Cathedrals are not built overnight. They are built over the course of several lifetimes, with the passage of time requiring an imagination for the future. A cathedral’s purpose is belonging — belonging to the community of God, to the Divine and to our ancestors and descendants. Stained glass, earth and wood are arranged to worship together. Gardens, labyrinths and art are created and tended. Baptisms, confirmations, rites of passages, funeral services, high holy days, the Shekhinah, where the Divine dwells: all rituals of belonging take place in and around the cathedral.

To build a cathedral, one must imagine the future, the beings who will belong to the space and to the people. My grandma had this imagination and built cathedrals of love in the wild for future descendants to inhabit. The work happens in community — with the images of the past and the inhabitants of the future.

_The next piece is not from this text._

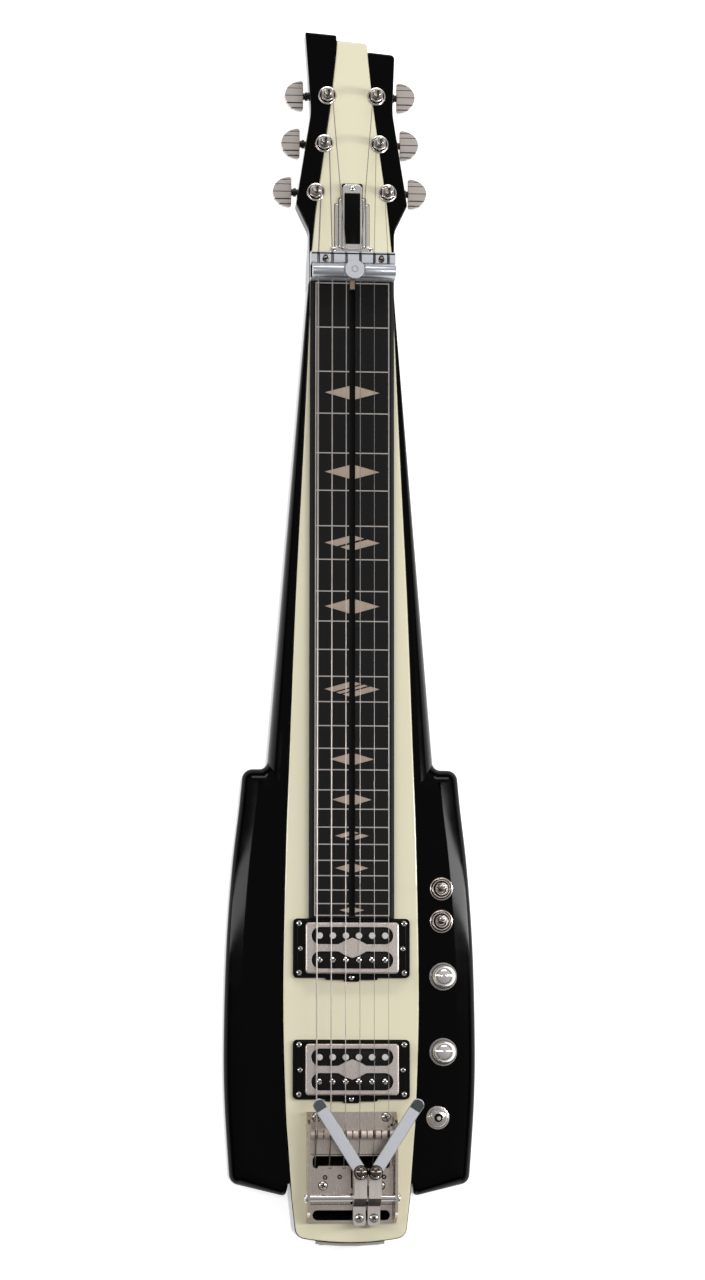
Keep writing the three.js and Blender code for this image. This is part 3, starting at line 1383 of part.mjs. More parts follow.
for (const number of stringNumbers) {
  addPiece(`string_${number}`, 'steel', stringPiece(number));
}
const windingGaps = stringNumbers.map((number) => leastLoopGap(number));
console.log(`least gap of a winding to itself: ${Math.min(...windingGaps).toFixed(2)} mm`);

for (const [tag, distance] of [['front', frontPickupFromSaddle], ['rear', rearPickupFromSaddle]]) {
  addPiece(`pickup_ring_${tag}`, 'plastic', pickupRing(distance));
  addPiece(`pickup_cover_${tag}`, 'nickel', pickupCover(distance));
  addPiece(`pickup_coils_${tag}`, 'plastic', pickupCoils(distance));
}

switchPlaces.forEach((place, i) => {
  addPiece(`switch_bezel_${i + 1}`, 'chrome', switchBezel(place));
  addPiece(`switch_lever_${i + 1}`, 'chrome', switchLever(place));
});
addPiece('volume_knob', 'chrome', knob(knobPlaces[0]));
addPiece('tone_knob', 'chrome', knob(knobPlaces[1]));
addPiece('output_jack', 'chrome', outputJack(jackPlace));

addPiece('bridge_base', 'nickel', bridgeBase());
addPiece('saddle_bar', 'nickel', saddleBar());
addPiece('anchor_plate', 'nickel', anchorPlate());
addPiece('pivot_shaft', 'nickel', pivotShaft());
benderStrings.forEach((number, i) => {
  const swing = i === 0 ? bendLeverAngle : -bendLeverAngle;
  addPiece(`bender_arm_${number}`, 'nickel', benderArm(armMiddles[i]));
  addPiece(`bender_lever_${number}`, 'satin', benderLever(armMiddles[i], swing));
});
addPiece('tail_plate', 'chrome', tailPlate());

// Centre the instrument's length on the origin
const tailReach = tailEndFromNut + seat + tailPlateThickness;
instrument.position.y = (tailReach - headTipFromNut) / 2;

export default instrument;
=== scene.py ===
from math import acos, asin, atan2, copysign, cos, hypot, pi, radians, sin, tan

import bpy
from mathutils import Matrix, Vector


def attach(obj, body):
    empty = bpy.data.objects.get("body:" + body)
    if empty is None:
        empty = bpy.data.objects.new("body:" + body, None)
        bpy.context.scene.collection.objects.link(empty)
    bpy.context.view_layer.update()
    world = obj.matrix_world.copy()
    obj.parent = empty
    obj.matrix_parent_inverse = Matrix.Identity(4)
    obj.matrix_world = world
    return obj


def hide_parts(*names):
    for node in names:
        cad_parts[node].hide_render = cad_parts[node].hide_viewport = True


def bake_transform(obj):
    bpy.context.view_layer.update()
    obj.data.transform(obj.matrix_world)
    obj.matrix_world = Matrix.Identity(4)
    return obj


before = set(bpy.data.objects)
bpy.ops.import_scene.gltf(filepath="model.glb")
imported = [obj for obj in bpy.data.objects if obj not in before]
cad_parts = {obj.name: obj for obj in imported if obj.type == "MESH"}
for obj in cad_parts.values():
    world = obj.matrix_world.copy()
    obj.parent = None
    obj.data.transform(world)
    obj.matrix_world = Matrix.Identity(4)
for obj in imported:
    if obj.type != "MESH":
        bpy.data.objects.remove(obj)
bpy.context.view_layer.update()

mm = 0.001
nutPlace = 267.35  # the nut, in millimetres up from the frame's origin
topOfCore = 42
topOfWing = 38.5
topOfBoard = 48
weldReach = 0.000002  # points closer than this are one
home = (0, nutPlace, 0)  # the frame's origin, counted from the nut
print("stage: frame loaded,", len(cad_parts), "nodes")


# camera, lamps and floor

view = {"place": (-0.23581, -0.32896, 2.80820), "turn": (6.5721, -4.8944, 0.0472), "lens": 103.546}
cameraData = bpy.data.cameras.new("photoCamera")
cameraData.lens = view["lens"]
cameraData.sensor_width = 36
cameraData.clip_end = 20
camera = bpy.data.objects.new("photoCamera", cameraData)
camera.location = view["place"]
camera.rotation_euler = [radians(angle) for angle in view["turn"]]
bpy.context.scene.collection.objects.link(camera)
bpy.context.scene.camera = camera
bpy.context.scene.view_settings.view_transform = "Standard"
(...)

Will future beings want to belong to this cathedral of love? Did we make it for their sake — or is it a mausoleum to our failed imagination? I imagine a God who is putting these pieces together. Theologians, scholars and pastors among us are putting these pieces back together. So bring your sand, your sharpened shards of glass, and help us build. Together, we will construct cathedrals where our descendants will come to dwell, imagine and belong.